Persistent Neonatal Thyrotoxicosis in a Neonate Secondary to a Rare Thyroid-Stimulating Hormone Receptor Activating Mutation: Case Report and Literature Review

ArticleinEndocrine Practice 14(4):479-83 · May 2008with15 Reads
Impact Factor: 2.81 · DOI: 10.4158/EP.14.4.479 · Source: PubMed

    Abstract

    To report the case of a neonate presenting with nonautoimmune thyrotoxicosis and failure to thrive in whom an activating TSHR mutation was suspected.
    We describe the clinical and laboratory findings in a neonate who presented with nonautoimmune thyrotoxicosis and failure to thrive, including results of DNA analysis of TSHR, which encodes the thyroid-stimulating hormone receptor (TSHR). Relevant literature is also reviewed.
    The proband was born spontaneously at 35 weeks' gestation, and his early neonatal period was remarkable for meconium aspiration, pneumothorax, hepatomegaly with associated elevated transaminases, and direct hyperbilirubinemia. On days 9 and 11 of life, thyroid function studies revealed hyperthyroidism, which remained persistent on day 26 of life. On day 44 of life, the infant was admitted to the hospital.

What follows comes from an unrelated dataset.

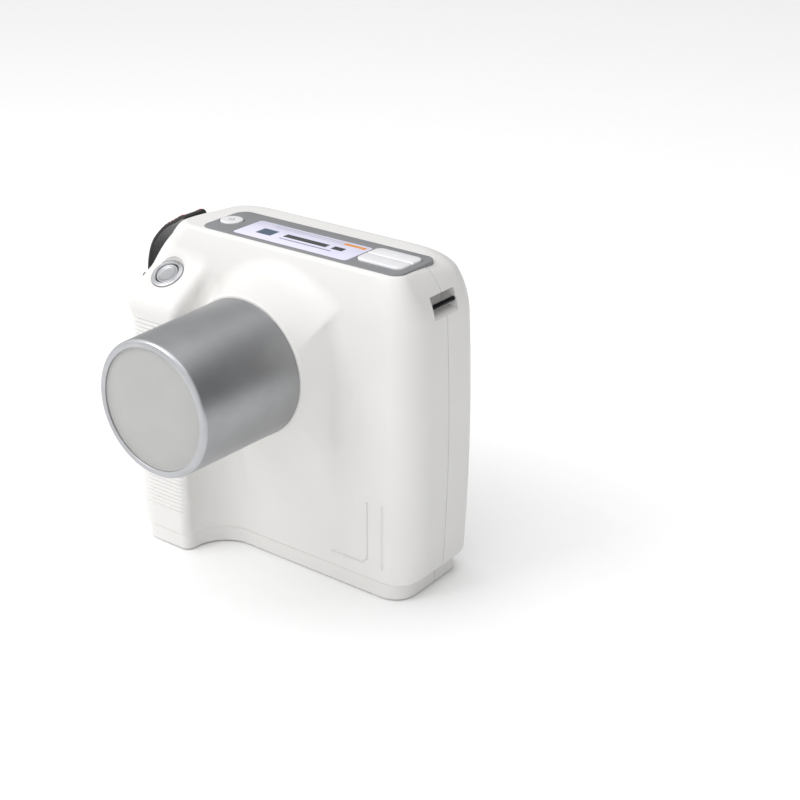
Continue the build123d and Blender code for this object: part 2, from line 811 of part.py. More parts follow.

The mother reported he had an increased activity level, disturbed sleep, jitteriness, and exaggerated startle response. Weight was at the third percentile. After additional workup, Lugol's iodine solution, propanolol, and propylthiouracil were prescribed, which led to improvement in thyroid function. No TSHR antibodies were detected in the mother's or patient's sera. Analysis of the patient's DNA revealed a heterozygous T-to-C substitution at amino acid 568 in exon 10 (Ile568Thr), which predicts an isoleucine to threonine conversion in the second extracellular loop of TSHR. The mutation was not identified in the parents' DNA.
    A mutation causing constitutive activation of TSHR was confirmed in this patient, a finding that has implications for genetic counseling and consideration of total thyroidectomy or long-term thionamide therapy followed by radioiodide ablation as treatment options. Although rare, TSHR mutations should be considered in an infant presenting with thyrotoxicosis in absence of demonstrable TSHR antibodies in serum.